1. At the local level it works with municipalities on such issues as regulations governing the placement of antennas. It also assists Amateur Radio clubs and other organizations in Public Service and Emergency Services (ARES) functions throughout the year. RAC also provides assistance to members wishing to install antennas and towers following Industry Canada's (now called Innovation, Science and Economic Development Canada) tower policy including CPC-2-0-03.
2. At the regional/provincial/territorial level it also works with governments on such issues as Distracted Driving Legislation and Emergency Services.
3. At the national level it represents all Amateurs on the Canadian Amateur Radio Advisory Board and works with Innovation, Science and Economic Development Canada on important issues such as tower legislation, RF interference and spectrum grabs by business.
4. At the international level RAC is a member of the International Amateur Radio Union (IARU) which works with the UN’s International Telecommunication Union ^{[2]} to preserve and expand our frequency spectrum allocations. RAC pays its IARU dues based on the total number of Amateurs in Canada, and not just RAC members so it needs the support of members. RAC also sponsors a representative at the World Radiocommunication Conferences in Geneva, Switzerland to protect existing spectrum and open new spectrum such as the recent allocation at 60 metres at WRC-15. It is expensive to send a representative to Geneva and RAC coordinates the Defence of the Amateur Radio Fund so that Amateurs can contribute to this cost.
5. And beyond...: RAC also supports the Amateur Radio on the International Space Station (ARISS) and provides opportunities for students to experience the thrill of communicating with astronauts on the International Space Station.

The organization also acts as a consultatory body to municipal, provincial, and federal government bodies in matters concerning the Amateur Radio Service.

==Services==
The Radio Amateurs of Canada offers programs and publications to "promote excellence, the state of the art, and the interests of Amateur Radio's many varied activities".

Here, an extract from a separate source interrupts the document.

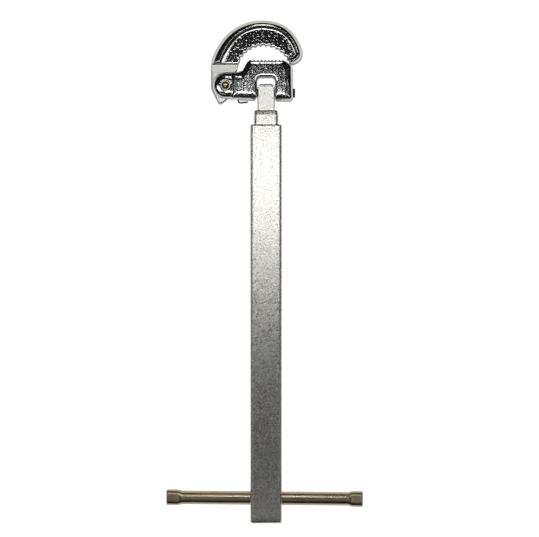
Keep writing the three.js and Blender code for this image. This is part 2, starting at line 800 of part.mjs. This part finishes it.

RAC members have access to services including:
- The Canadian Amateur (TCA) magazine, Canada’s premiere national magazine devoted to Amateur Radio, is published six times per year and is available in both print and digital (eTCA) formats
- The Affiliated Club Program provides documents and other useful material to help local Amateur Radio clubs to be more efficient and provide more useful programs for their members.
- The Affiliated Club Liability Insurance Program provides affordable $5 million liability insurance for RAC-affiliated Amateur Radio clubs and their members.
- The QSL Bureau System distributes reception report (QSL) cards for RAC member to countries around the world
- The Youth Education Program provides support to teachers and schools wishing to implement an Amateur Radio program or project as a way to promote science and technology education.
- The Foundation Program applies member donations to provide financial support through scholarships, research and equipment grants.
- The Field Organization coordinates traffic handling and emergency communications across Canada. Help your community by joining the RAC-sponsored Amateur Radio Emergency Service (ARES) and/or the National Traffic System (NTS).
- The Certified Emergency Coordinator Program provides certificates to ARES Emergency Coordinators who pass a rigorous examination on emergency measures structures and procedures. RAC issues the CEPT and IARP international permits so you can operate your station in many countries without additional permission.
- Two annual contests: the Canada Day Contest on July 1 and the Canada Winter Contest in late December.
- Operating Awards: the Canadaward, Worked All RAC, Canadian Century Club and Worked All North America awards. These are available to all amateurs around the world.
- RAC Canadian Portable Operations Challenge - This challenge was created to promote portable radio operations by Canadian amateurs in Canada, and is only open to RAC members. There are monthly and yearly winners who receive certificates for their achievement. This program also offers the Coureur des Bois award which is earned after having submitted a certain number of activation reports to the Challenge.
- The club website has Amateur Radio news, info, call sign directory, antenna programs and links to other resources.

The Radio Amateur of Canada offers programs and publications to "promote excellence, the state of the art, and the interests of Amateur Radio's many varied activities". The RAC maintains a Field Organization for public service. Radio Amateurs of Canada also has a Youth Education Program to encourage use of amateur radio in schools across Canada, as a way to promote science and technology education. RAC offers technical and some financial assistance through this program.

===Emergency services===
Canadian Amateur Radio operators also provide emergency communications through the RAC Auxiliary Communications Service organized by the Radio Amateurs of Canada. RAC has an understanding with the Canadian Red Cross Society to assist with communications in the event of an emergency or disaster.